The emergence of MDR strains, particularly ESBL-producing Enterobacteriaceae is a global challenge for clinicians.28 In the present study, we observed a high frequency of MDR (96.9%) and ESBL (71.9%) EAEC isolates which were resistance to the most tested antimicrobial agents. This high level of resistance is justified by the availability of medications without doctors’ prescription from pharmacies in developing countries. Aslani et al closest to our findings showed the high rate of MDR EACE (71.4%) in Iranian children.13 Reports from other parts of the country showed the prevalence of ESBLs producing clinical isolates of E. coli ranging from 22% to 74%. The ESBL production in EAEC strains from two Asian countries China and Bangladesh was reported as 50% and 49.1%, respectively.23,29 The differences in the prevalence of ESBLs producing isolates can be due to dissimilarities in geographical distribution, sample types, studied population, and hospital or community origin of isolates.

One of the major concern is the spread of ESBL-positive bacteria, which may mainly be due to the transfer of resistance genes via mobile genetic elements.10 ESBLs are enzymes most commonly derived from blaTEM or blaSHV, but the prevalence of blaCTX-M types has risen recently.30 In our results, the genotype TEM was predominant with the prevalence of 87.5% followed by CTX-M type with 65.5%. The mechanisms of ESBL resistance in EAEC in Iran are poorly understood, and no similar study can be found. However, in agreement with our findings, several authors in our region showed the prevalence of blaCTX-M, blaSHV, and blaTEM as the main mechanisms responsible for ESBL production in clinical isolates of E. coli among Iranian patients.3134 Meanwhile, some authors showed the global spread of blaCTX-M, blaSHV, and blaTEM harboring DEC strains same as Iran.24,27,35,36


In this study, the high detection rate of MDR and ESBL producing EAEC isolates accompanied with virulence genes highlights a need to restrict infection control policies to prevent further dissemination of the resistant and virulent EAEC strains. Hopefully, several locally available antibiotics still have promising effects against MDR isolates in our region. These findings provide experimental evidence for safe and effective management of EAEC associated infections.

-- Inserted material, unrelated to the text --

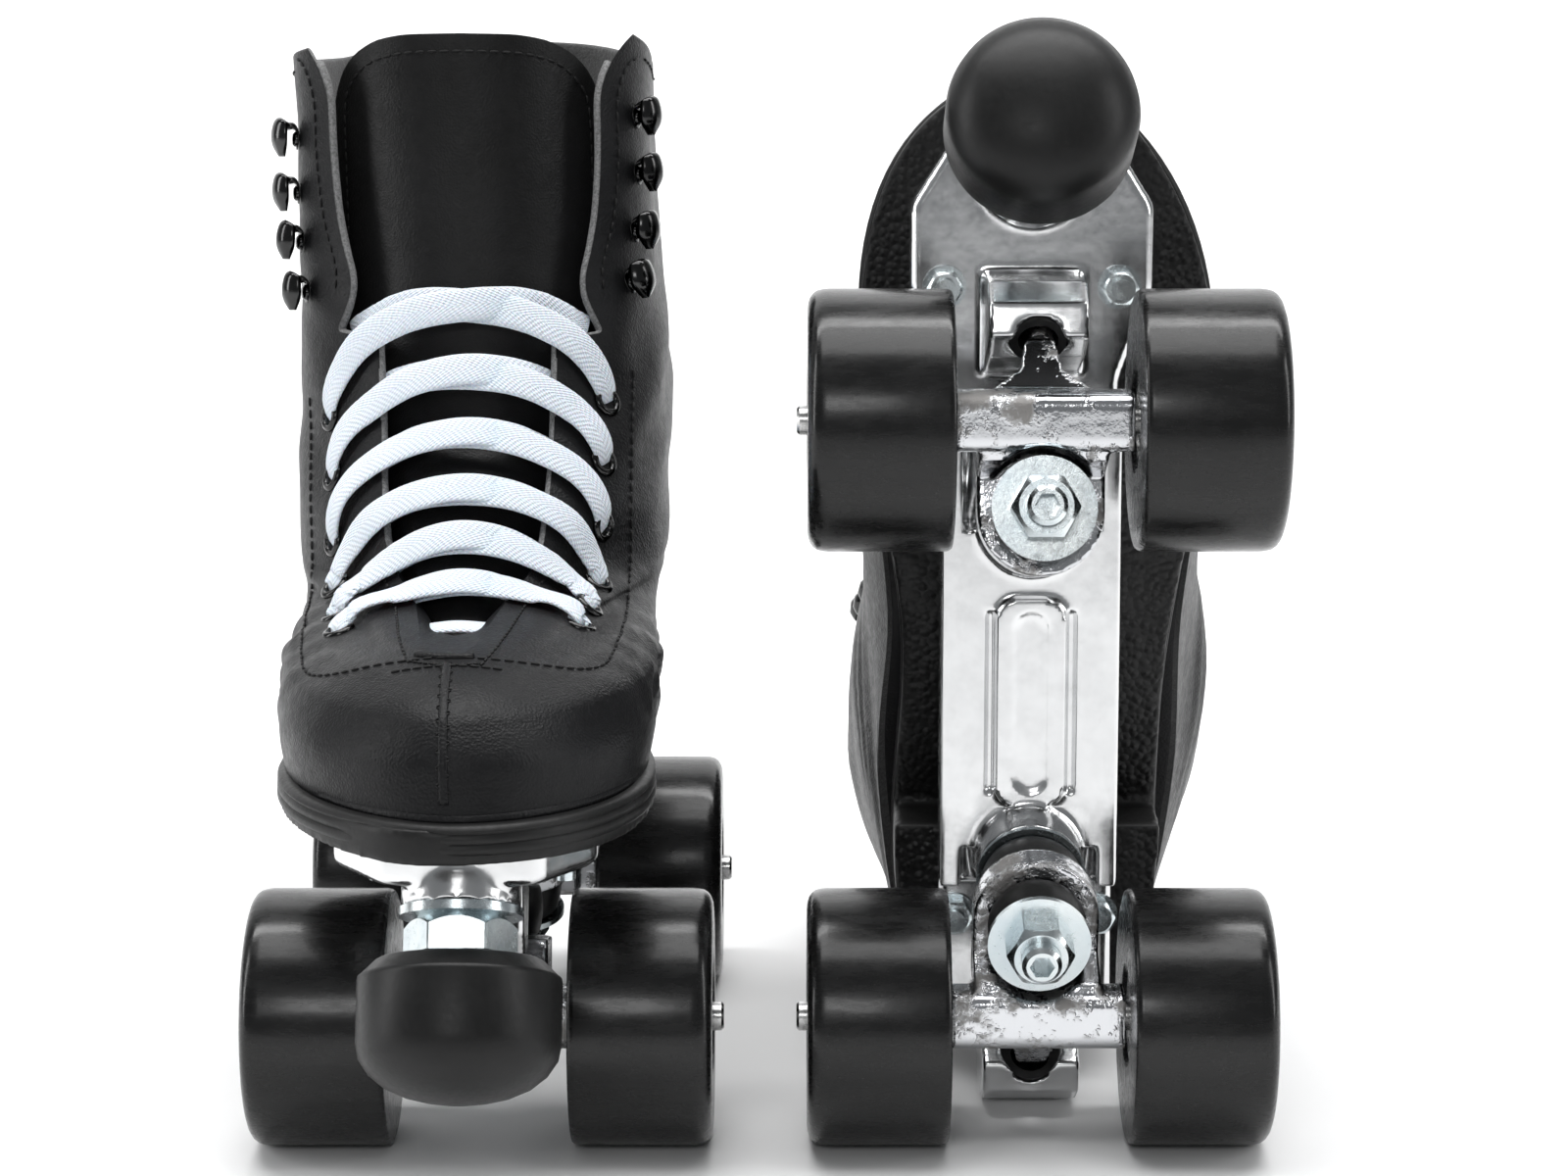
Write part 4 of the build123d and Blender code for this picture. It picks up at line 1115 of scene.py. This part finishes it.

This research was financially supported by the Infectious and Tropical Disease Research Center, Health Research Institute, Ahvaz Jundishapur University of Medical Sciences, Ahvaz, Iran (Grant No: OG-95124). The authors also wish to thank Dr Masoud Alebouyeh (Research Center for Gastroenterology and Liver Diseases) for providing the control strains.


The authors report no conflicts of interest in this work.